[start Data to process]
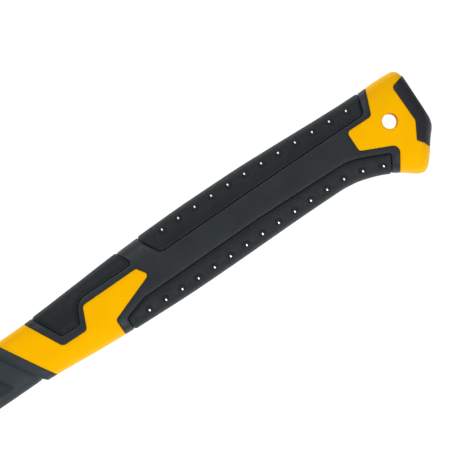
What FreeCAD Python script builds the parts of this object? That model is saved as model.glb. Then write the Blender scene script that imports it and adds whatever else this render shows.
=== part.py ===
"""Pick-head fire axe with a two-colour moulded handle, lying on its side.

Frame: millimetres, +Z up. The axe lies flat: the handle runs along X with its butt at +X and the
head at -X, the cutting edge points to -Y and the pick to +Y. The origin is the centre of the bottom
of the bounding box, so the lower cheek of the head and the table share the plane z = 0.

Construction: a pultruded fibreglass rod runs from the top of the eye to the butt. A rigid yellow
jacket is moulded on its lower end, and a rigid black neck sleeve on the rest, whose tongue fills the
eye and is potted there with resin. A rigid black grip shell covers the middle of the yellow jacket.
It carries three soft pads in recesses, two of them with rows of glossy domed studs, and a soft cap
covers the butt. A soft guard protects the neck below the head, and a soft ring seals the eye.

Shapes are built in handle coordinates (x from the butt, y and z from the handle's axis) and are
moved to the row frame on export.
"""

import FreeCAD
import Part
import math
import os

V = FreeCAD.Vector

# ---------------------------------------------------------------- driving dimensions
OVERALL_LENGTH = 712.0  # butt to the toe of the blade, along the handle
BLADE_REACH = 124.0  # handle axis to the middle of the cutting edge
PICK_REACH = 136.0  # handle axis to the tip of the pick
CHEEK_HALF = 16.0  # half the thickness of the head at the eye, which rests on the table
FAR = 60.0  # past any surface of the handle, for trimming prisms

# Layers of the handle, counted from the visible surface of the rigid jacket and shell
PAD_PROUD = 0.35  # soft pads stand this far out of the shell
PAD_SEAT = 0.85  # depth of the pad recess below the shell's surface
GROOVE = 0.9  # open groove round each pad
SHELL_DEPTH = 3.6  # thickness of the black shell over the yellow jacket

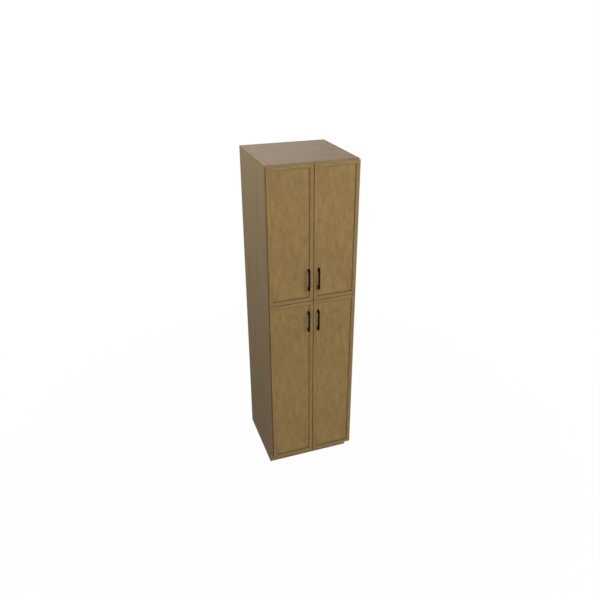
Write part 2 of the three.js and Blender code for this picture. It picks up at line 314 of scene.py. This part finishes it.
# Pointed growth rings, one above the other
def addArch(tree, value, flat, across, along, wobble, arch):
    archX, archZ = arch["place"]
    bow, taper, pitch = arch["bow"], arch["taper"], arch["pitch"]
    aside = addNode(tree, "Math", [across, archX], operation="SUBTRACT")
    squared = addNode(tree, "Math", [aside, aside, bow ** 2], operation="MULTIPLY_ADD")
    rounded = addNode(tree, "Math", [squared], operation="SQRT")
    rise = addNode(tree, "Math", [rounded, 1 / taper, -bow / taper - archZ], operation="MULTIPLY_ADD")
    uneven = addNode(tree, "Math", [wobble, arch["unevenness"], rise], operation="MULTIPLY_ADD")
    place = addNode(tree, "Math", [along, uneven], operation="ADD")
    start = -arch["firstRing"] / pitch
    rings = addNode(tree, "Math", [place, 1 / pitch, start], operation="MULTIPLY_ADD")
    ring = addNode(tree, "Math", [rings], operation="FRACT")
    settings = [ring, 0, arch["darkLine"], -1, 0]
    darkLine = addNode(tree, "MapRange", settings, interpolation_type="SMOOTHSTEP")
    settings = [ring, *arch["lightBand"], 0, 1]
    lightBand = addNode(tree, "MapRange", settings, interpolation_type="SMOOTHSTEP")
    lines = addNode(tree, "Math", [darkLine, lightBand], operation="ADD")
    halfWidth, halfHeight = arch["reach"]
    near = addNode(
        tree, "Mapping",
        [flat, (archX, 0, archZ - arch["drop"]), (0, 0, 0), (halfWidth, 1, halfHeight)],
        vector_type="TEXTURE",
    )
    away = addNode(tree, "VectorMath", [near], operation="LENGTH").outputs["Value"]
    settings = [away, *arch["fade"], *arch["strength"]]
    strength = addNode(tree, "MapRange", settings, interpolation_type="SMOOTHSTEP")
    return addNode(tree, "Math", [lines, strength, value], operation="MULTIPLY_ADD")


# Darker beside edges and joints, by how far it reaches in mm and how much it takes away: painted shade
# in the recesses where panel meets frame and in the gaps between doors, and a dark joint line where a
# rail meets a stile. The stile and the rail are their edges towards the panel, and the sill is the
# lower rail's.
panelPaintedShade = {"stile": (5, 0.13), "rail": (5, 0.06), "sill": (16, 0.22)}
stilePaintedShade = {"stile": (6, 0.11), "doorSide": (3, 0.15)}
railJointsAndPaintedShade = {"rail": (5, 0.26), "stile": (1.2, 0.35), "doorEnd": (3, 0.05)}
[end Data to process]
◆ **Exercise details**
Everything from the first line through the line containing "on its side." should be quoted exactly, and nothing beyond it.

◆ **Answer in full**
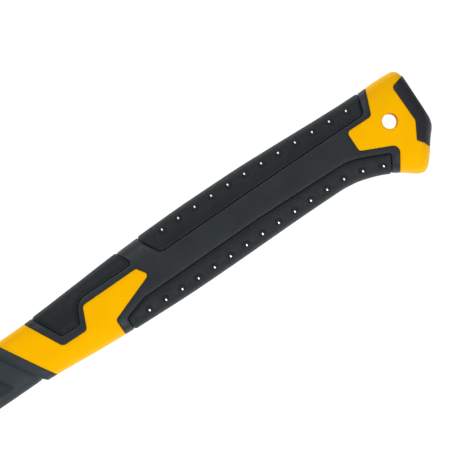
What FreeCAD Python script builds the parts of this object? That model is saved as model.glb. Then write the Blender scene script that imports it and adds whatever else this render shows.
=== part.py ===
"""Pick-head fire axe with a two-colour moulded handle, lying on its side.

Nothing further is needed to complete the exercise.